Having demonstrated contempt for the traditional order, China cannot seek its advantages, but rather, must seek its collapse and replacement, at least in Asia, with an order of China’s design. That is, if China truly despises the existing international legal and traditional order, it must move expeditiously to replace it with something else. China’s surest means of doing that is to continue its aggressive buildup in the South China Sea and, in effect, dare anyone to challenge it. That is, of course, what China has been doing for the past few years. Now, however, there is no longer any credible case to be made that China’s expansion in the South China Sea is done under the cover of sovereignty or any recognized legal right.

The absence of legal pretext for China’s activities will make them appear all the more audacious, and by so doing, make China’s opponents in the region appear correspondingly weaker as they fail to mount any effective challenge. As neither international law nor regard for its reputation deters China, all that remains is military or economic force and diplomacy, neither of which holds much promise.

Sanctions of sufficient severity to alter China’s conduct seem unlikely. Nothing of the kind can come from the UN, with China on the Security Council and Russia clearly unenthusiastic about giving China a hard time in the South China Sea. Strong economic sanctions by coalitions of nations, which would have to be led by the United States, would impose huge costs on the sanctioning parties themselves, large enough to make the prospect unrealistic.

Military confrontation at a scale that would impress China is also unlikely. No Southeast Asian country can risk such confrontation on its own. The United States would have to participate actively and forthrightly. Strong military action by the United States, however, is virtually out of the question. Freedom of navigation operations may continue without dangerous incident, providing China maintains a degree of caution, but using military force to dislodge China from the artificial islands it has constructed is beyond America’s political ability.
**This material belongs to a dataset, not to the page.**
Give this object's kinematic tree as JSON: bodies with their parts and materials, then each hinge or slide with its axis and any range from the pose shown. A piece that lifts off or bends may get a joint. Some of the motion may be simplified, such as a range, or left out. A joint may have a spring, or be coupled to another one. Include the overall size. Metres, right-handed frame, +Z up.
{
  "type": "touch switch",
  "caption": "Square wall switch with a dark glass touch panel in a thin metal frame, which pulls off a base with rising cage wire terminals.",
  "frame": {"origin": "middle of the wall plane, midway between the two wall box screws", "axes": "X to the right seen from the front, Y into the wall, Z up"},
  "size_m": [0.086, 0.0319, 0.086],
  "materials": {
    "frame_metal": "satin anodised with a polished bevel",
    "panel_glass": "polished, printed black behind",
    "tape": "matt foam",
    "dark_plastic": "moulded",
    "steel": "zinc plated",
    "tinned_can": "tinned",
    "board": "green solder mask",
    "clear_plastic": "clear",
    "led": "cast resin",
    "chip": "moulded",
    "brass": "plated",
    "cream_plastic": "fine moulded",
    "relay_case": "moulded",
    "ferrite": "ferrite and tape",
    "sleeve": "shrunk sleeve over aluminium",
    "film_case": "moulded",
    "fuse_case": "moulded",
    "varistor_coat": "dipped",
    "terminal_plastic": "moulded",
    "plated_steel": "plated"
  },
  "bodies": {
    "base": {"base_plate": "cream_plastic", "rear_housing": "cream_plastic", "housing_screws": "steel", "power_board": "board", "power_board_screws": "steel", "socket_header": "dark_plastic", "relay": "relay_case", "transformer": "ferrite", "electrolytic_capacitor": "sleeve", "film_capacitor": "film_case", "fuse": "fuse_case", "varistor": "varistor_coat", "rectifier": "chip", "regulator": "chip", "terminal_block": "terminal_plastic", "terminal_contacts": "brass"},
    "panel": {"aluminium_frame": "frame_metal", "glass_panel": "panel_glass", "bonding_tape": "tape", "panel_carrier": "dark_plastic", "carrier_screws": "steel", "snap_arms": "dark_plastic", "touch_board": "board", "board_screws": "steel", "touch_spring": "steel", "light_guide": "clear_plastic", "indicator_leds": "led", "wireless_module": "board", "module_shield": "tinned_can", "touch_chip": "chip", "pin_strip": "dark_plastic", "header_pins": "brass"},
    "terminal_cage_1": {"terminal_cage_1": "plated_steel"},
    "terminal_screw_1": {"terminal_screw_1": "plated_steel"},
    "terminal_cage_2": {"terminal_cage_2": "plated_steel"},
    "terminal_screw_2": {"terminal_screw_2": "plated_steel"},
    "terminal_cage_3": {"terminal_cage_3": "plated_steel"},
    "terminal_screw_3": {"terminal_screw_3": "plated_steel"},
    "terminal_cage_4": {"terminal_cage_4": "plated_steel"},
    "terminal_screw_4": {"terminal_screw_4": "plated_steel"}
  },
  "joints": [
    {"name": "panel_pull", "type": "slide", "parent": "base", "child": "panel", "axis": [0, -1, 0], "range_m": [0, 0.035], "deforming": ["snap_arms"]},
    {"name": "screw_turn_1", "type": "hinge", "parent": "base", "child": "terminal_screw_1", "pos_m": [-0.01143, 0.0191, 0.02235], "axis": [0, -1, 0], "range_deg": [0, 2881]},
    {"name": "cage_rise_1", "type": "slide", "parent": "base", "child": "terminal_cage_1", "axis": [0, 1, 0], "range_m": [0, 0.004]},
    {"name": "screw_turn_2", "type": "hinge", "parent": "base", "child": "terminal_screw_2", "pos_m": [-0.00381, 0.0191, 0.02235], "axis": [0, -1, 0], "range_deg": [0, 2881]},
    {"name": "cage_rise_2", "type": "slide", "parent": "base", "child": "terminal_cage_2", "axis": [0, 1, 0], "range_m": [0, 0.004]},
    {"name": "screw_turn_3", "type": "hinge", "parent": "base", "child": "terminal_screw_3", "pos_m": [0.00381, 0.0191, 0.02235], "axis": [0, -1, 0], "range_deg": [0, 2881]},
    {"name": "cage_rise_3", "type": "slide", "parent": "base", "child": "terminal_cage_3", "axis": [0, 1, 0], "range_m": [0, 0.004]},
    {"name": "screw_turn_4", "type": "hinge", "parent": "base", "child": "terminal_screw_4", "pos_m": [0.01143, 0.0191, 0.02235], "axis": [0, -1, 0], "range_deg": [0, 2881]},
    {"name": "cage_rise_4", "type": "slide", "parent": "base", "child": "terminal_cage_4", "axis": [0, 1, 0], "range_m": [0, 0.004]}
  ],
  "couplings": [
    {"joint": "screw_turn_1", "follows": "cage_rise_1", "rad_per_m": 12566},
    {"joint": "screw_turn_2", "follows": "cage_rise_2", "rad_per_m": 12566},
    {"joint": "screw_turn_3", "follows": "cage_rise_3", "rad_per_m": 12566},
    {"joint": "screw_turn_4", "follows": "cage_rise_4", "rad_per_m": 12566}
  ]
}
With the range of dangers facing the United States – terrorism at home and in Europe; war in Afghanistan, Iraq, and Syria; Russian bellicosity toward the Ukraine and potentially the Baltic states – it is impossible to imagine a U.S. president leading the country toward what would inevitably be seen by most Americans as war over tiny slivers of sand on the other side of the world. The very insubstantiality of some of the features, which caused the Permanent Court of Arbitration to reject claims deriving from them, would subject arguments for U.S. risk of combat over them to public ridicule.
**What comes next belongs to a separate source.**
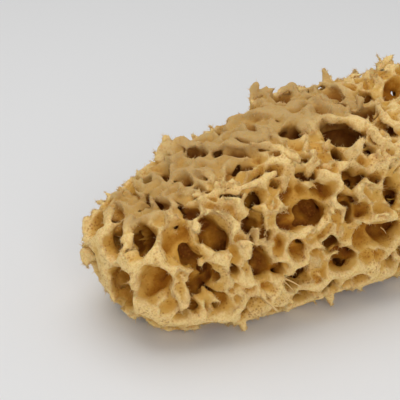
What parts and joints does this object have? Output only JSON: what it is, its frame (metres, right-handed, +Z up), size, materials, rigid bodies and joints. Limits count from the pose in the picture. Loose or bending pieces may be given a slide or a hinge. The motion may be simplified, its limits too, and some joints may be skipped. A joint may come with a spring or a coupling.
{
  "type": "sea sponge",
  "caption": "Natural sea sponge, a pored block cut flat below so that it rests, for bathing, wiping or display.",
  "frame": {"origin": "middle of the whole sponge's box, on the plane of its flat cut base", "axes": "+X along the sponge towards its higher, wider end, -Y out of the deeply pored front, +Z up"},
  "size_m": [0.1651, 0.0923, 0.0807],
  "materials": {
    "sponge": "dry horny sponge skeleton, matt and fibrous: pale golden tan on the walls between the pores, amber to dark brown down inside them, greyer tan on the smoother top"
  },
  "bodies": {
    "root": {"sponge": "sponge"}
  },
  "joints": []
}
The present circumstances, given China’s shrill rejection of the PCA decision, should induce grave pessimism among those who wish to contain China’s march toward hegemony in Southeast Asia. Their gloom should be deepened by the difficult prospects for the Trans-Pacific Partnership. Even as China tightens its grip on the South China Sea, the TPP holds out a possibility of increased U.S. presence and economic stakes in the region. That hope is considerably dimmed, if not quite doomed, by the postures of the two candidates to become America’s next president.

Donald Trump has denounced the TPP as bluntly and unequivocally as can be done. Hillary Clinton, after having once championed it, has abandoned it in deference to the rising left wing of her party. One ray of hope is the recent defeat of an explicit rejection of TPP that was proposed for the Democratic Party’s election platform. The larger problem, however, is that the American public has heard little but strong bashing of the TPP, from both parties, for an entire year now. Such criticism is entirely in terms of American economic interest. What is sadly lacking in the United States is strong, persistent advocacy for the TPP that clearly explains the geopolitical stakes, weighing them against purely economic national interest. Such arguments prevailed in U.S. politics during the Cold War, and helped to win it.

William G. Frasure is Professor of Government at Connecticut College.